### [WORK TO BE COMPLETED]
Output exactly the lines that run from the line containing "body_casting()" through the line containing "before = set(bpy.data.objects)", with both ends included.
— Start INFORMATION SHOWN —
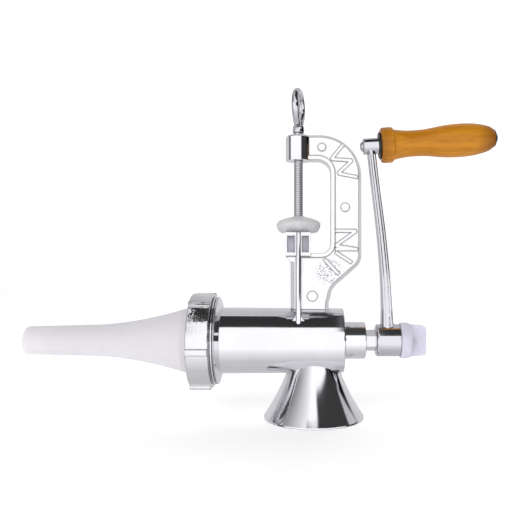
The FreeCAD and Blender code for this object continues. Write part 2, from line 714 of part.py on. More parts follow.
def grip_and_spindle():
    washer, end, bore = "washer_thickness", "grip_end", "spindle_radius + running_clearance"
    wood = f"{washer} + 0.15"
    keep(on_grip_axis(turned("wooden_grip", [
        (wood, bore),
        (wood, "grip_collar_radius - 2.4"),
        (f"{wood} + 2.4", "grip_collar_radius", "2.4"),
        ("10.0", "grip_collar_radius"),
        ("12.0", "grip_collar_radius - 2", "2.2"),
        ("28.5", "grip_waist_radius", "-76"),
        ("50", "grip_waist_radius + 1.9", "-110"),
        ("70", "grip_belly_radius", "130"),
        ("90", "grip_belly_radius - 2.9", "72"),
        (f"{end} - 0.15", "grip_end_radius", "14"),
        (f"{end} - 0.15", bore)])), "wooden_grip")
    keep(on_grip_axis(turned("grip_inner_washer", ring("0", washer, "spindle_radius", "11"))),
         "grip_inner_washer")
    keep(on_grip_axis(turned("grip_outer_washer", ring(end, f"{end} + 0.8", "spindle_radius", "7.2"))),
         "grip_outer_washer")
    keep(on_grip_axis(turned("handle_spindle", [
        ("-head_length - 2.4", "0"),
        ("-head_length - 2.4", "1.2"),
        ("-head_length - 0.6", "4.2", "3"),
        ("-head_length", "4.2"),
        ("-head_length", "spindle_radius"),
        (f"{end} + 0.8", "spindle_radius"),
        (f"{end} + 0.8", "6.3"),
        (f"{end} + 3.4", "2.4", "7.5"),
        (f"{end} + 3.4", "0")])), "handle_spindle")


def thumb_screw():
    """Steel stud with a white wing head: a round base that becomes a flat, slightly tapered grip."""
    base = on_barrel_axis(turned("thumb_base", [
        ("hub_rear_x", "0"),
        ("hub_rear_x", "thumb_radius - 0.8"),
        ("hub_rear_x + 0.8", "thumb_radius", "0.8"),
        ("hub_rear_x + thumb_base_length - 3", "thumb_radius"),
        ("hub_rear_x + thumb_base_length", "thumb_radius - 4", "5"),
        ("hub_rear_x + thumb_base_length", "0")]))
    wing = extruded("thumb_wing", free_sketch("thumb_wing_outline", [
        ("hub_rear_x + 2", "axis_height - thumb_radius + 1"),
        ("thumb_end_x - 3", "axis_height - thumb_wing_half_height"),
        ("thumb_end_x", "axis_height - thumb_wing_half_height + 3", "-3"),
        ("thumb_end_x", "axis_height + thumb_wing_half_height - 3"),
        ("thumb_end_x - 3", "axis_height + thumb_wing_half_height", "-3"),
        ("hub_rear_x + 2", "axis_height + thumb_radius - 1")]), "thumb_wing_half_thickness")
    hole = cylinder("thumb_hole", "stud_radius", "stud_rear_x - hub_rear_x + 1",
                    ("hub_rear_x - 1", "0", "axis_height"), Vector(1, 0, 0))
    keep(cut("thumb_head", fused("thumb_solid", [base, wing]), [hole]), "thumb_screw_head")
    keep(on_barrel_axis(turned("thumb_stud", [
        ("stud_front_x", "0"), ("stud_front_x", "stud_radius - 0.8"), ("stud_front_x + 0.8", "stud_radius"),
        ("stud_rear_x", "stud_radius"), ("stud_rear_x", "0")])), "thumb_screw_stud")


# ---------------------------------------------------------------- table clamp

def clamp_pad():
    """Domed plastic pad with a ribbed edge, turned about the screw's axis from its flat foot upwards."""
    body = turned("clamp_pad", [
        ("0", "7.2"),
        ("0", "pad_foot_radius"),
        ("6.6", "pad_radius - 0.5"),
        ("8.6", "pad_radius - 0.5", "1.6"),
        ("pad_height", "5", "12"),
        ("pad_height", "screw_radius + running_clearance"),
        ("5.4", "screw_radius + running_clearance"),
        ("5.4", "2.6"),
        ("3.2", "2.6"),
        ("3.2", "7.2")])
    rib = body.newObject("PartDesign::Pad", "edge_rib")
    rib.Profile = body_sketch(body, "edge_rib_outline", "YZ_Plane", [
        ("-0.6", "pad_radius - 1.4"), ("0.6", "pad_radius - 1.4"),
        ("0.35", "pad_radius"), ("-0.35", "pad_radius")])
    rib.Length = 2
    bind(rib.Profile[0], AttachmentOffset__Base__z="6.6")
    doc.recompute()
    pattern = body.newObject("PartDesign::PolarPattern", "edge_ribs")
    pattern.Originals = [rib]
    pattern.Axis = (next(axis for axis in body.Origin.OriginFeatures if axis.Role == "X_Axis"), [""])
    pattern.Angle = 360
    pattern.Occurrences = PAD_RIB_COUNT
    body.Tip = pattern
    keep(on_screw_axis(body, "jaw_top_z + pad_gap"), "clamp_pad")


def clamp_screw():
    foot = "jaw_top_z + pad_gap"
    keep(on_screw_axis(turned("clamp_screw", [
        ("1.0", "0"), ("1.0", "2.5"), ("5.6", "2.5"), ("5.6", "screw_radius - 0.5"), ("6.1", "screw_radius"),
        (f"screw_top_z - ({foot})", "screw_radius"), (f"screw_top_z - ({foot})", "0")]), foot), "clamp_screw")
    keep(on_screw_axis(turned("pad_retainer", ring("1.3", "2.9", "2.5", "6.4")), foot), "pad_retainer")


def screw_handle():
    """Egg-shaped eye on a short collar, pressed on the screw's top and turned almost edge-on to the front."""
    width, foot, height = "eye_half_width", "eye_foot_half_width", "eye_height"
    centre, hole_width = "(eye_height - eye_half_width)", "(eye_half_width - 6)"
    outside = extruded("eye_outside", free_sketch("eye_outline", [
        (f"-{foot}", "0", "-30"),
        (foot, "0"),
        (width, centre, "-30"),
        ("0", height, f"-{width}"),
        (f"-{width}", centre, f"-{width}")]), "eye_half_thickness")
    hole = extruded("eye_hole", free_sketch("eye_hole_outline", [
        ("-4", "7.5", "-14"),
        ("4", "7.5", "-12"),
        (hole_width, centre, "-14"),
        ("0", f"{centre} + {hole_width}", f"-{hole_width}"),
        (f"-{hole_width}", centre, f"-{hole_width}")]), "eye_half_thickness + 1")
    collar = cylinder("eye_collar", "5", "5.4", ("0", "0", "-4.4"))
    screw_hole = cylinder("eye_screw_hole", "screw_radius", "screw_top_z - eye_bottom_z + 6",
                          ("0", "0", "-6"))
    eye = cut("eye", fused("eye_solid", [outside, collar]), [hole, screw_hole])
    eye.Placement.Rotation = Rotation(Vector(0, 0, 1), value("eye_turn"))
    keep(bind(eye, Placement__Base__x="screw_x", Placement__Base__z="eye_bottom_z"), "screw_handle")


body_casting()
barrel_contents()
stuffing_tube()
ring_nut()
crank_arm()
grip_and_spindle()
thumb_screw()
clamp_pad()
clamp_screw()
screw_handle()
doc.recompute()

for item in doc.Objects:
    if "Invalid" in item.State or "Error" in item.State:
        raise RuntimeError(f"{item.Label}: {item.State}")
for item in nodes:
    if item.Shape.isNull() or not item.Shape.isValid() or not item.Shape.Solids:
        raise RuntimeError(f"{item.Label} has no sound shape")

os.makedirs("parts", exist_ok=True)
for item in nodes:
    item.Shape.exportStep(f"parts/{item.Label}.step")
    print(f"{item.Label}: {len(item.Shape.Solids)} solid(s), {item.Shape.Volume / 1000:.2f} cm3")
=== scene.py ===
"""Looks of a hand-cranked sausage stuffer that stands on the rim of its hopper.

Everything is in metres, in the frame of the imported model: +Z is up, the barrel lies along X with the stuffing
tube towards -X, and the front is the -Y side.  Nodes whose shape is right keep their mesh and get a finish;
threads, moulded corners and rounded forgings are new pieces that stand for their nodes.
"""

import json
import logging
import math
from dataclasses import dataclass
from enum import Enum, IntEnum
from typing import Any, Mapping, Sequence

import bmesh
import bpy
from mathutils import Matrix, Vector

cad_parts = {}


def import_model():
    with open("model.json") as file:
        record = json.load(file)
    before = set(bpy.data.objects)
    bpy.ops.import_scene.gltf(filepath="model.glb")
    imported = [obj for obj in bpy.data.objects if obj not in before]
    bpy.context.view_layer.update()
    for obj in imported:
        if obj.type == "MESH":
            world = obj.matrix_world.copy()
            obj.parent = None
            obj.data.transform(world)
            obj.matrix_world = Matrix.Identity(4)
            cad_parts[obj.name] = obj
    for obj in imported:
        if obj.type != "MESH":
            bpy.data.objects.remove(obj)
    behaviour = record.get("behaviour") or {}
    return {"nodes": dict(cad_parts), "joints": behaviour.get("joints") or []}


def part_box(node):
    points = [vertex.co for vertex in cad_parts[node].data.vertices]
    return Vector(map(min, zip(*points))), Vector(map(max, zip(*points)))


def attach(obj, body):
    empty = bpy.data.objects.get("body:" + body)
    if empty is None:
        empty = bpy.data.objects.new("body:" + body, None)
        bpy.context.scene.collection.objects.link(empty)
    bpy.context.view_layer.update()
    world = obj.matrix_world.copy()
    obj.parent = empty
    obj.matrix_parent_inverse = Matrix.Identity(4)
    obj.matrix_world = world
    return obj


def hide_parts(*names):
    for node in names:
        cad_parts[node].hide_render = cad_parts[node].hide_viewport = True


LOG = logging.getLogger("sausage_stuffer")
MM = 0.001
Rgba = tuple[float, float, float, float]
Place = tuple[float, float, float]
Node = bpy.types.Node
Tree = bpy.types.NodeTree
Socket = bpy.types.NodeSocket
Piece = bpy.types.Object
Mesh = bpy.types.Mesh
MERGE = 0.002 * MM
ROUNDED_SHARP = 40.0


# ------------------------------------------------------------------ colours and nodes

def linear(code: str) -> Rgba:
    """Turn an sRGB hex code into a linear colour.

    Args:
        code: Six hex digits, such as "c98a2b".

    Returns:
        Linear red, green and blue, and an alpha of 1.
    """
    channels = [int(code[start:start + 2], 16) / 255 for start in (0, 2, 4)]
    red, green, blue = (c / 12.92 if c <= 0.04045 else ((c + 0.055) / 1.055) ** 2.4 for c in channels)
    return red, green, blue, 1.0


def add(tree: Tree, kind: str, settings: Mapping[str, Any] | None = None,
        links: Mapping[str | int, Any] | None = None) -> Node:
    """Add a node with its settings and links.

    Args:
        tree: The tree that gets the node.
        kind: Blender's name of the node type.
        settings: Properties of the node by name.
        links: For each input, by name or number, either a socket to link or a value to set.

    Returns:
        The new node.
    """
    node = tree.nodes.new(kind)
    for name, value in (settings or {}).items():
        setattr(node, name, value)
    for key, value in (links or {}).items():
        if isinstance(value, Socket):
            tree.links.new(value, node.inputs[key])
        else:
            node.inputs[key].default_value = value
    return node


# ------------------------------------------------------------------ finishes

class Surface(Enum):
    """How a metal surface was made, which decides the marks that it shows."""

    POLISHED = "polished"
    SATIN = "satin"
    PLATED = "plated"
    TURNED = "turned"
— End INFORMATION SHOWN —
### [COMPLETED TASK]
body_casting()
barrel_contents()
stuffing_tube()
ring_nut()
crank_arm()
grip_and_spindle()
thumb_screw()
clamp_pad()
clamp_screw()
screw_handle()
doc.recompute()

for item in doc.Objects:
    if "Invalid" in item.State or "Error" in item.State:
        raise RuntimeError(f"{item.Label}: {item.State}")
for item in nodes:
    if item.Shape.isNull() or not item.Shape.isValid() or not item.Shape.Solids:
        raise RuntimeError(f"{item.Label} has no sound shape")

os.makedirs("parts", exist_ok=True)
for item in nodes:
    item.Shape.exportStep(f"parts/{item.Label}.step")
    print(f"{item.Label}: {len(item.Shape.Solids)} solid(s), {item.Shape.Volume / 1000:.2f} cm3")
=== scene.py ===
"""Looks of a hand-cranked sausage stuffer that stands on the rim of its hopper.

Everything is in metres, in the frame of the imported model: +Z is up, the barrel lies along X with the stuffing
tube towards -X, and the front is the -Y side.  Nodes whose shape is right keep their mesh and get a finish;
threads, moulded corners and rounded forgings are new pieces that stand for their nodes.
"""

import json
import logging
import math
from dataclasses import dataclass
from enum import Enum, IntEnum
from typing import Any, Mapping, Sequence

import bmesh
import bpy
from mathutils import Matrix, Vector

cad_parts = {}


def import_model():
    with open("model.json") as file:
        record = json.load(file)
    before = set(bpy.data.objects)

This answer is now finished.